Cocktail of drugs is polluting our rivers

Date

A study suggests that pharmaceuticals are polluting our rivers more than pesticides.

In a research paper on pharmaceutical pollution in the rivers Aire and Calder in West Yorkshire, published in the journal Environmental Pollution, the University of Leeds scientists highlight the lack of legislation to regulate the presence of drugs in rivers.

Dr Paul Kay from the University's research centre water@leeds said: “It’s worrying how little legislation exists for pharmaceuticals in our rivers. Pharmaceuticals are an important environmental pollutant and they should be added to and regulated under existing policies.”

Although the likelihood of human health impacts due to pharmaceuticals in the environment is low, their presence is a major ecological concern due to the potential for effects on aquatic organism behaviour, growth, reproduction and mortality at trace concentrations.

Previous studies of UK pharmaceutical pollution had focused on south-east England and parts of south Wales, with very few studies in central, western and northern England or Scotland.

In the new study, the researchers sampled water from the rivers Aire and Calder over an 18-month period, looking for five specific drugs: ibuprofen, erythromycin, diclofenac, mefanamic acid and propanolol.

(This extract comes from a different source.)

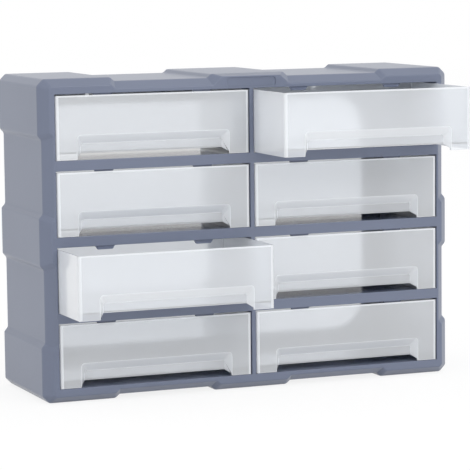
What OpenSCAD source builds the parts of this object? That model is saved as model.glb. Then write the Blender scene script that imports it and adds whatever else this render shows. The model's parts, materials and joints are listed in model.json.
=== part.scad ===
// Parts bin cabinet: a moulded casing with eight translucent drawers, two columns of four rows.
// Seen from the front, X runs to the right and Z up, and the front face looks along -Y.
// Z = 0 is the face that the casing stands on, and X = Y = 0 is the middle of its plan.
// The drawers of row 1 are at the top. Two drawers stand part open.

/* [Casing] */
// Width over the side blocks
casing_w = 520; // [440:1:640]
// Height over the top and bottom blocks
casing_h = 375; // [350:1:460]
// Depth from the front face to the back
casing_d = 160; // [130:1:220]
// Thickness of the outer skin
skin_t = 2.5; // [2:0.1:4]
// Thickness of the lining round the cells and of the skins of a shelf
lining_t = 2.2; // [1.6:0.1:3]
// Thickness of the ribs between the outer skin and the lining
rib_t = 2; // [1.5:0.1:4]

/* [Stacking blocks] */
// Depth of the recesses between the blocks
block_step = 4.5; // [2:0.1:6]
// Length of the slope from a block down to a recess
block_ramp = 5; // [3:0.1:8]
// Length of the middle block on the left and right sides
side_block = 55; // [40:1:90]
// Length of a recess on the left and right sides
side_recess = 85; // [60:1:90]
// Length of the middle block on the top and bottom
top_block = 92; // [80:1:140]
// Length of a recess on the top and bottom
top_recess = 115; // [70:1:130]
// Chamfer of the four outer corners
corner_chamfer = 8; // [4:0.5:12]

/* [Front frame] */
// Depth of the bevel round the front
bevel_d = 12; // [6:0.5:16]
// Width of the bevel at the left and right
bevel_side = 11; // [6:0.5:12]
// Width of the bevel at the top and bottom
bevel_top = 8.5; // [5:0.5:10]
// Thickness of the frame behind the bevel, up to the hollow between skin and lining
frame_back = 2; // [1:0.5:8]
// Width of the frame from the outline to the cells
margin = 17.5; // [17.5:0.5:24]

/* [Label boss] */
// Drop of the boss's front edge below the top of the casing
boss_drop = 3; // [2:0.5:5]
// Width of the bare label recess
label_w = 62; // [40:1:70]
// Height of the bare label recess
label_h = 11.5; // [10.5:0.5:12]
// Depth of the bare label recess
label_d = 1.2; // [0.5:0.1:1.8]
// Corner radius of the bare label recess
label_r = 4; // [1:0.5:5]

/* [Shelves and dividers] */
// Height of a shelf's front edge
shelf_t = 12; // [8:0.5:16]
// Thickness of the front wall of a shelf
shelf_front = 3; // [2:0.5:5]
// Thickness of the dividers between the columns
divider_t = 5; // [4:0.5:10]
// Depth of a divider above its guide rail
divider_d = 25; // [20:1:60]
// Height of the guide rail that runs on to the back
guide_h = 5; // [3:0.5:8]
// Thickness of the rim round the back opening
back_t = 3; // [2:0.5:5]
// Width of the back rim at the left and right
rim_side = 26.5; // [20:0.5:60]
// Width of the back rim at the top and bottom
rim_top = 22.5; // [20:0.5:50]
// Corner radius of the back opening
window_r = 40; // [10:1:60]
// Diameter of the two screw holes in the back rim
screw_d = 5.5; // [4:0.1:7]
// Distance between the two screw holes
screw_pitch = 300; // [200:1:330]
// Depth of the screw holes below the top of the lining
screw_drop = 10; // [8:0.5:11]

/* [Drawers] */
// Clearance at each side of a drawer
side_gap = 0.5; // [0.4:0.1:1.2]
// Clearance under a drawer
floor_gap = 0.3; // [0.2:0.1:0.5]
// Clearance above a drawer
top_gap = 1.8; // [0.6:0.1:3]
// Clearance between a closed drawer and the back rim
back_gap = 1.5; // [0.5:0.1:4]
// Amount that each side leans in towards the feet
side_taper = 0.2; // [0.2:0.1:2]
// Thickness of the front plate
plate_t = 2.2; // [1.8:0.1:3]
// Thickness of the sides, the back and the floor
wall_t = 1.8; // [1.4:0.1:2.5]
// Height of the floor's underside above the feet
floor_lift = 7; // [5:0.5:9]

/* [Finger pull] */
// Height of the top of the pull above the feet
pull_top = 28; // [24:0.5:34]
// Height of the top of the set-back face above the feet
pull_face_top = 18.5; // [14:0.5:22]
// Depth of the pull
pull_d = 8; // [5:0.5:12]
// Width of the post at each end of the pull
post_w = 25.5; // [18:0.5:27]
// Length of the slope at each end of the pull
pull_slope = 6; // [0.5:0.5:8]
// Width of the foot at each end of the finger notch
foot_w = 26; // [26:0.5:36]
// Length of the slope at each end of the finger notch
notch_slope = 6; // [4:0.5:16]
// Drop of the slope at each end of the finger notch
notch_drop = 4.5; // [1:0.5:4.5]

/* [Stops] */
// Width of a stop at the ceiling
stop_w = 24; // [16:0.5:30]
// Width of a stop at its lower edge
stop_tip = 18; // [12:0.5:24]
// Drop of a stop below the ceiling
stop_drop = 4.5; // [2:0.1:5]
// Thickness of a stop
stop_t = 4; // [2:0.5:6]
// Distance of a stop from the middle of its cell
stop_x = 61; // [40:1:80]
// Clearance between a stop and the front plate
stop_gap = 0.4; // [0.3:0.1:1]

/* [Rest position] */
// How far the right drawer of row 1 stands open
open_length_1_right = 90; // [0:1:110]
// How far the left drawer of row 3 stands open
open_length_3_left = 71; // [0:1:110]

/* [Hidden] */

rows = 4;
arc_fn = 64;
overcut = 1;
// The flat core of the front starts this many bevel widths in from the outline, and the band round it ends a little
// further in
core_inset = 1.1;
band_inset = 1.2;

casing_colour = [0.46, 0.49, 0.56];
drawer_colour = [0.87, 0.88, 0.92];

front_y = -casing_d / 2;
back_y = casing_d / 2;
bevel_y = front_y + bevel_d;
hollow_y = bevel_y + frame_back;
rim_y = back_y - back_t;

lining_w = casing_w - 2 * margin;
lining_h = casing_h - 2 * margin;
cell_w = (lining_w - divider_t) / 2;
cell_h = (lining_h - (rows - 1) * shelf_t) / rows;
cell_x = (divider_t + cell_w) / 2;
window_w = lining_w - 2 * rim_side;
window_h = lining_h - 2 * rim_top;

drawer_w = cell_w - 2 * side_gap;
drawer_h = cell_h - floor_gap - top_gap;
drawer_back = rim_y - back_gap;
pull_y = front_y + pull_d;

// Height of the floor of a row's cells
function cell_floor(row) = casing_h - margin - row * cell_h - (row - 1) * shelf_t;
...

Dr Lee Brown, also from water@leeds and a co-author of the paper, said: “Pharmaceutical pollution of rivers is not yet regulated, and in 46% of the samples we found the concentration of the anti-inflammatory drug diclofenac was more than double the limit proposed by the European Commission. The scale of the problem is clear when we compare with pesticides in the UK, which exceed the threshold for only 6% of samples monitored.”

Moreover, discharges from sewer overflows were investigated and releases of drugs in the untreated sewage were found to be significant contributors to river pharmaceutical pollution.

The study also found a range of pharmaceuticals were routinely present over the 5 km length of river studied downstream of a waste water treatment plant – the likely entry-point for most pharmaceuticals into rivers.

This finding highlights a severe limitation of existing monitoring studies. In a recent critical review paper by the authors, for example, only 16% of monitoring studies included samples that had been collected more than 1 km downstream of a waste water treatment plant.

Dr Kay said: “We expected the concentrations of pharmaceuticals to decrease as we sampled further down the river, so to find that they didn’t was surprising. Environmental risk assessments usually assume that rivers have the capacity to dilute or break-down these pollutants shortly after they enter rivers but in our study this wasn’t the case.”

Further information

The research paper, ‘Widespread, routine occurrence of pharmaceuticals in sewage effluent, combined sewer overflows and receiving waters’, is published in the journal Environmental Pollution.